Woah. That thing looks like something out of a Tron movie, but I still don't know if I would go and see a race. Watching ten guys all drive the same car around and around seems pretty boring.
Very fair, but, Formula E has something no other race has: fan-determined speed boosts. At the beginning of each race, fans can vote for three drivers that they want to award a "FanBoost" to, and the selected drivers receive a 5-second spike in their car's power at any point in the race. The team uses the FanBoost, and then their car goes faster (20% faster!) for five whole seconds. You know what we call that in the world of Mario Kart and other racing video games? Turbo. Professional racing has turbo now.
As exciting as that sounds, I see a loophole in this European racing fantasy. All this boosting has to be tough on the battery -- what happens when someone's car runs out of power?
Easy -- they change cars. Every team in Formula E is given two cars at the beginning of every race, so when the driver sees his Spark-Renault running out of juice, he takes it to the pit stop and hops in the bonus car and takes off again. They have to do this at least once during the race according to the rules of the series, and additional pit stops can be made in case of tire changes or other issues.
The only caveat: the car-switch pit stop cannot be the same stop for changing tires or fixing other problems. It is an interesting wrinkle (by the way, the Formula E website claims that it takes a mere 50 minutes to charge all 20 race-driven cars from dead to full -- woah).
Look, we might have power-ups in sports now, and the electric car technology in the world today might be secretly mind-boggling, but this is still lame. Gearheads love breaking down the cars, and if all the cars are the same, that takes away a lot of nuance. Dumb.
Hang in there. Season one has nine races left, and then Formula E goes onward to season two, where the FIA opens up the rulebook and allows teams and manufacturers to use their own inventions and innovations to modify, and even build from scratch, their own custom cars. The FIA will have certain standards and specifications in place, of course, but the whole system is designed to filter these new technologies (and especially the battery technology) into the widespread market, so they want to encourage experimentation and advancement. They want us to drive cars with this technology one day, ideally leading to a cleaner road system and a healthier planet. Literally everyone wins.
Yeah! And imagine how the sport will evolve when they do. Right now all Formula E is trying to do is lay the foundation for electric innovation. The whole culture of the FIA is geared around making everything better, so in the future, we will likely see more tools like FanBoost enter the picture. Viewers will have more involvement and more impact on races, and things would be more dramatic and intense overall. Isn't that what racing was all about to begin with?
I don't know, you spent the whole first paragraph making fun of that kind of racing.

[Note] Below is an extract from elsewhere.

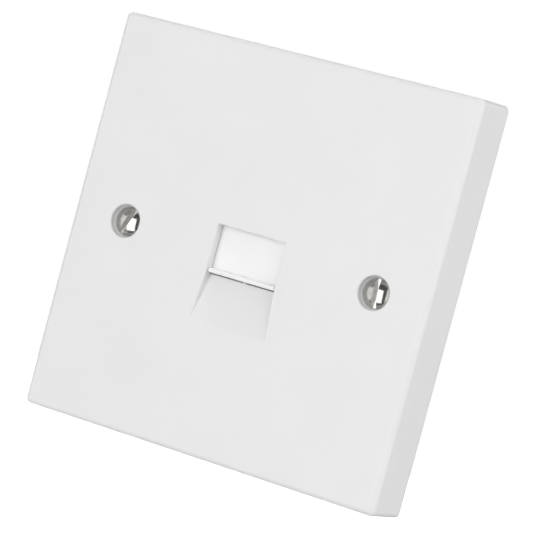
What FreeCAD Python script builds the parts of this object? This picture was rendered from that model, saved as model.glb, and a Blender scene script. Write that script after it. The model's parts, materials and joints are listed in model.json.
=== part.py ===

Touché, but you know what? This is a brand of sport that I can support. The technology on display here is straight out of the movies or video games, and to this new generation of sports fans, raised on Xbox and Playstation, it is really exciting. From a broader sports standpoint, it is also great to see an organization like FIA take so much care to ensure that their competitions not only prioritize safety, but also prioritize constant improvement.
I'm sold. So when I start watching, what storylines should I look out for?
Keep an eye on American driver Matthew Brabham. Right now he is the reserve driver for Andretti, currently the leading USA team. Brabham did not drive in Beijing, when Andretti drivers propelled the team to 30 points and a first-place team finish, but he has the talent and potential to be a huge contributor.
At only 20 years old, the Florida native has already won the IndyCar USF2000 series (in 2012) and the Pro Mazda Series (2013). He is coming off of back-to-back title years, and it will be exciting to see the impact he makes in this brand new circuit. Plus, with round five of the series taking place in Miami on March 14, the Hometown Hero potential is huge.
I think I'll go spend all the money I have on tickets. Thank you for telling me about the future of international racing.